### Goal
Quote, without change, all of the lines that follow.

### Data provided

━━━━━━━━━━━━━━━━━━━━

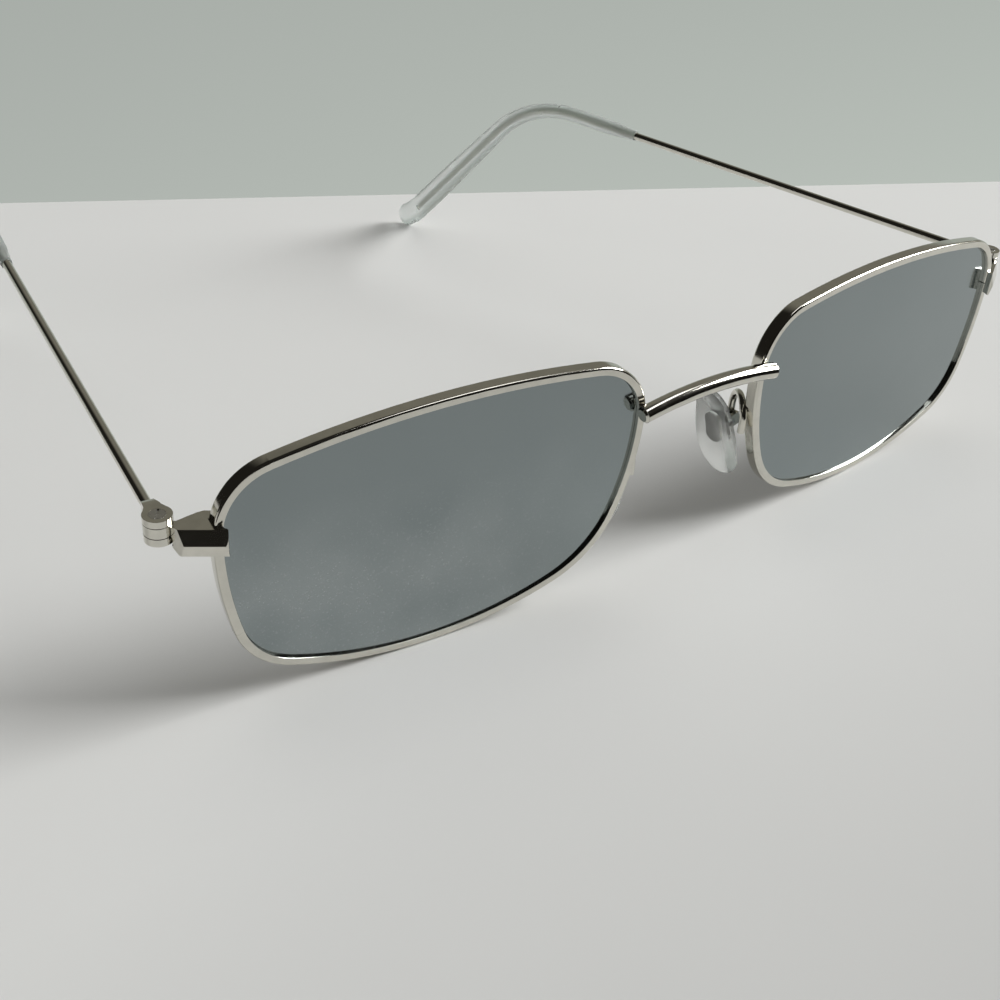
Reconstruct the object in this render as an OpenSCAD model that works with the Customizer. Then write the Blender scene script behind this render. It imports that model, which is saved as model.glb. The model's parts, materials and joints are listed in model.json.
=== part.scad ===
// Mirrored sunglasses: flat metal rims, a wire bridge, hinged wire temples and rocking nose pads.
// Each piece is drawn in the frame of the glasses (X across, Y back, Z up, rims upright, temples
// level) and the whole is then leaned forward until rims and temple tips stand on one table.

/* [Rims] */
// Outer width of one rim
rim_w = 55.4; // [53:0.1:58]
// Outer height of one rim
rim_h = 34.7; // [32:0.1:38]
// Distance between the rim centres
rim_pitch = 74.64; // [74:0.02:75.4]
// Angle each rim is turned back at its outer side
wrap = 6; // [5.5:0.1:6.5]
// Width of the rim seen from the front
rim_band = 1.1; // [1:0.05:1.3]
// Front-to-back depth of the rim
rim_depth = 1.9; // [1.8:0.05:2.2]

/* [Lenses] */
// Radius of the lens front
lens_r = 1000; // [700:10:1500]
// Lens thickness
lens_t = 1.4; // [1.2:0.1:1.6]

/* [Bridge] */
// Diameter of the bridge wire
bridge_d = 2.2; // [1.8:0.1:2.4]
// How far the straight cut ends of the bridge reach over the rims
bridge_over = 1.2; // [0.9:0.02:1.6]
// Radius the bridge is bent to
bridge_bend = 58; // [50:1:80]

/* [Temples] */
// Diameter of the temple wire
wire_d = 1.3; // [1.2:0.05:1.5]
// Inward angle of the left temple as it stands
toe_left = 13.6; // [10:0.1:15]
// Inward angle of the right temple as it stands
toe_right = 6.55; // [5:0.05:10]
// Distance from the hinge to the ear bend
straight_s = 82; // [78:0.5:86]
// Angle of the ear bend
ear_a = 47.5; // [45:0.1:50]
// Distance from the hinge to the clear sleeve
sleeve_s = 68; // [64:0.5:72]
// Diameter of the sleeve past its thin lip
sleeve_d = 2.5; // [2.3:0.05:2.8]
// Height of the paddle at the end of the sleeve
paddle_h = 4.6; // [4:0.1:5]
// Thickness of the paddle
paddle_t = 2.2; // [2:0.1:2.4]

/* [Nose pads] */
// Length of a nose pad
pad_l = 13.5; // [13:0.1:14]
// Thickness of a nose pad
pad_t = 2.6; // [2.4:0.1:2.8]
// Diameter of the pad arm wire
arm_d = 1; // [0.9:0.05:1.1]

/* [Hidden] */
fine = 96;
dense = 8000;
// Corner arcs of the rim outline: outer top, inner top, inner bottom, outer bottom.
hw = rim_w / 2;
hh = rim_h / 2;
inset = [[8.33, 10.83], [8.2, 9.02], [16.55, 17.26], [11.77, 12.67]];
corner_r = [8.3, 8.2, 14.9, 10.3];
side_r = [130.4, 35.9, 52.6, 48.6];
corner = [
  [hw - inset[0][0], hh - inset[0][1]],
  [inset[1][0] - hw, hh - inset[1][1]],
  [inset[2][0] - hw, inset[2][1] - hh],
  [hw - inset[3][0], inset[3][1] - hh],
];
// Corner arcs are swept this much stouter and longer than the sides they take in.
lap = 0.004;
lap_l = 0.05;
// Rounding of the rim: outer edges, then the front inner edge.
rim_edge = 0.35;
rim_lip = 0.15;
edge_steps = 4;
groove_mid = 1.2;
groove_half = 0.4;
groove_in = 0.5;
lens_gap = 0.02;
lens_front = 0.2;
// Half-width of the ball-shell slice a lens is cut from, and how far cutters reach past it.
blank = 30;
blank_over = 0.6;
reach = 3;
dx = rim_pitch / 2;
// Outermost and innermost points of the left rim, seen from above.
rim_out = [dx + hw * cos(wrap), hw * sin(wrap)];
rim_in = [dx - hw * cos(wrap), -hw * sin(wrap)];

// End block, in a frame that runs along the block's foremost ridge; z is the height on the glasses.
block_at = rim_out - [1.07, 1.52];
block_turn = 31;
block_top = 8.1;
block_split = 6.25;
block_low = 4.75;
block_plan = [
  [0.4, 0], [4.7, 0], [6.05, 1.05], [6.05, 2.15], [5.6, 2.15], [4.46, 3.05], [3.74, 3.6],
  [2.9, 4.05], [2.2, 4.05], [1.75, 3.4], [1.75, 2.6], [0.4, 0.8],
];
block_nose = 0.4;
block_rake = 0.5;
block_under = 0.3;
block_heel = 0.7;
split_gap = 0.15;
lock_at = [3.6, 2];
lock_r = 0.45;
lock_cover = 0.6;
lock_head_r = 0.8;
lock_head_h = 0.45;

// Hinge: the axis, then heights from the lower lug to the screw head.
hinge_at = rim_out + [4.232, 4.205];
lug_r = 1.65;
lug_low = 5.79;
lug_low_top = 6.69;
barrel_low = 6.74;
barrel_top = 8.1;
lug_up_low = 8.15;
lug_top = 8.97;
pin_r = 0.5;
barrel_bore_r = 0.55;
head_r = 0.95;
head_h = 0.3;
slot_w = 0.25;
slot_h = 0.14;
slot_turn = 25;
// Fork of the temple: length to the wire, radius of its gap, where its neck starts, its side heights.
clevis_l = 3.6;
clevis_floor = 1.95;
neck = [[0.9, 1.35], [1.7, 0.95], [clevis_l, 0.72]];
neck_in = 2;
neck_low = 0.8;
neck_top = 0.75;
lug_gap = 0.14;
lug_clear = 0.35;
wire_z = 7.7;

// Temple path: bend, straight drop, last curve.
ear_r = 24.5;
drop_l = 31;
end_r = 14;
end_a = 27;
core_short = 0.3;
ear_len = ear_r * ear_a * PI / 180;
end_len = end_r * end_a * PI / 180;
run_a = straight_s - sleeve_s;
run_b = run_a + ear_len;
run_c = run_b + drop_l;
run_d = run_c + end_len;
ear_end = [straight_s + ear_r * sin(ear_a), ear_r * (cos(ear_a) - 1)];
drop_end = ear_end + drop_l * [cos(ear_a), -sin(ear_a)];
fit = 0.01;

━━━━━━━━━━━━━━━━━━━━

### Answer to the problem
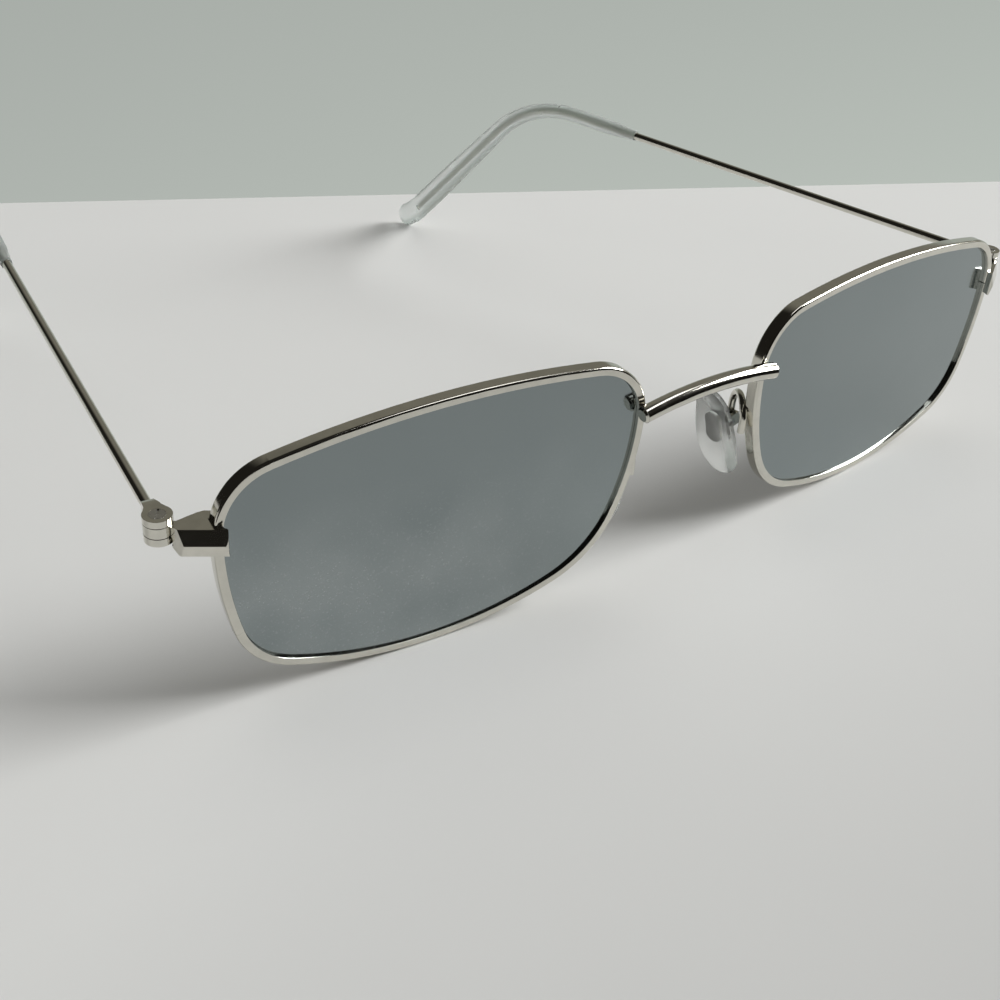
Reconstruct the object in this render as an OpenSCAD model that works with the Customizer. Then write the Blender scene script behind this render. It imports that model, which is saved as model.glb. The model's parts, materials and joints are listed in model.json.
=== part.scad ===
// Mirrored sunglasses: flat metal rims, a wire bridge, hinged wire temples and rocking nose pads.
// Each piece is drawn in the frame of the glasses (X across, Y back, Z up, rims upright, temples
// level) and the whole is then leaned forward until rims and temple tips stand on one table.

/* [Rims] */
// Outer width of one rim
rim_w = 55.4; // [53:0.1:58]
// Outer height of one rim
rim_h = 34.7; // [32:0.1:38]
// Distance between the rim centres
rim_pitch = 74.64; // [74:0.02:75.4]
// Angle each rim is turned back at its outer side
wrap = 6; // [5.5:0.1:6.5]
// Width of the rim seen from the front
rim_band = 1.1; // [1:0.05:1.3]
// Front-to-back depth of the rim
rim_depth = 1.9; // [1.8:0.05:2.2]

/* [Lenses] */
// Radius of the lens front
lens_r = 1000; // [700:10:1500]
// Lens thickness
lens_t = 1.4; // [1.2:0.1:1.6]

/* [Bridge] */
// Diameter of the bridge wire
bridge_d = 2.2; // [1.8:0.1:2.4]
// How far the straight cut ends of the bridge reach over the rims
bridge_over = 1.2; // [0.9:0.02:1.6]
// Radius the bridge is bent to
bridge_bend = 58; // [50:1:80]

/* [Temples] */
// Diameter of the temple wire
wire_d = 1.3; // [1.2:0.05:1.5]
// Inward angle of the left temple as it stands
toe_left = 13.6; // [10:0.1:15]
// Inward angle of the right temple as it stands
toe_right = 6.55; // [5:0.05:10]
// Distance from the hinge to the ear bend
straight_s = 82; // [78:0.5:86]
// Angle of the ear bend
ear_a = 47.5; // [45:0.1:50]
// Distance from the hinge to the clear sleeve
sleeve_s = 68; // [64:0.5:72]
// Diameter of the sleeve past its thin lip
sleeve_d = 2.5; // [2.3:0.05:2.8]
// Height of the paddle at the end of the sleeve
paddle_h = 4.6; // [4:0.1:5]
// Thickness of the paddle
paddle_t = 2.2; // [2:0.1:2.4]

/* [Nose pads] */
// Length of a nose pad
pad_l = 13.5; // [13:0.1:14]
// Thickness of a nose pad
pad_t = 2.6; // [2.4:0.1:2.8]
// Diameter of the pad arm wire
arm_d = 1; // [0.9:0.05:1.1]

/* [Hidden] */
fine = 96;
dense = 8000;
// Corner arcs of the rim outline: outer top, inner top, inner bottom, outer bottom.
hw = rim_w / 2;
hh = rim_h / 2;
inset = [[8.33, 10.83], [8.2, 9.02], [16.55, 17.26], [11.77, 12.67]];
corner_r = [8.3, 8.2, 14.9, 10.3];
side_r = [130.4, 35.9, 52.6, 48.6];
corner = [
  [hw - inset[0][0], hh - inset[0][1]],
  [inset[1][0] - hw, hh - inset[1][1]],
  [inset[2][0] - hw, inset[2][1] - hh],
  [hw - inset[3][0], inset[3][1] - hh],
];
// Corner arcs are swept this much stouter and longer than the sides they take in.
lap = 0.004;
lap_l = 0.05;
// Rounding of the rim: outer edges, then the front inner edge.
rim_edge = 0.35;
rim_lip = 0.15;
edge_steps = 4;
groove_mid = 1.2;
groove_half = 0.4;
groove_in = 0.5;
lens_gap = 0.02;
lens_front = 0.2;
// Half-width of the ball-shell slice a lens is cut from, and how far cutters reach past it.
blank = 30;
blank_over = 0.6;
reach = 3;
dx = rim_pitch / 2;
// Outermost and innermost points of the left rim, seen from above.
rim_out = [dx + hw * cos(wrap), hw * sin(wrap)];
rim_in = [dx - hw * cos(wrap), -hw * sin(wrap)];

// End block, in a frame that runs along the block's foremost ridge; z is the height on the glasses.
block_at = rim_out - [1.07, 1.52];
block_turn = 31;
block_top = 8.1;
block_split = 6.25;
block_low = 4.75;
block_plan = [
  [0.4, 0], [4.7, 0], [6.05, 1.05], [6.05, 2.15], [5.6, 2.15], [4.46, 3.05], [3.74, 3.6],
  [2.9, 4.05], [2.2, 4.05], [1.75, 3.4], [1.75, 2.6], [0.4, 0.8],
];
block_nose = 0.4;
block_rake = 0.5;
block_under = 0.3;
block_heel = 0.7;
split_gap = 0.15;
lock_at = [3.6, 2];
lock_r = 0.45;
lock_cover = 0.6;
lock_head_r = 0.8;
lock_head_h = 0.45;

// Hinge: the axis, then heights from the lower lug to the screw head.
hinge_at = rim_out + [4.232, 4.205];
lug_r = 1.65;
lug_low = 5.79;
lug_low_top = 6.69;
barrel_low = 6.74;
barrel_top = 8.1;
lug_up_low = 8.15;
lug_top = 8.97;
pin_r = 0.5;
barrel_bore_r = 0.55;
head_r = 0.95;
head_h = 0.3;
slot_w = 0.25;
slot_h = 0.14;
slot_turn = 25;
// Fork of the temple: length to the wire, radius of its gap, where its neck starts, its side heights.
clevis_l = 3.6;
clevis_floor = 1.95;
neck = [[0.9, 1.35], [1.7, 0.95], [clevis_l, 0.72]];
neck_in = 2;
neck_low = 0.8;
neck_top = 0.75;
lug_gap = 0.14;
lug_clear = 0.35;
wire_z = 7.7;

// Temple path: bend, straight drop, last curve.
ear_r = 24.5;
drop_l = 31;
end_r = 14;
end_a = 27;
core_short = 0.3;
ear_len = ear_r * ear_a * PI / 180;
end_len = end_r * end_a * PI / 180;
run_a = straight_s - sleeve_s;
run_b = run_a + ear_len;
run_c = run_b + drop_l;
run_d = run_c + end_len;
ear_end = [straight_s + ear_r * sin(ear_a), ear_r * (cos(ear_a) - 1)];
drop_end = ear_end + drop_l * [cos(ear_a), -sin(ear_a)];
fit = 0.01;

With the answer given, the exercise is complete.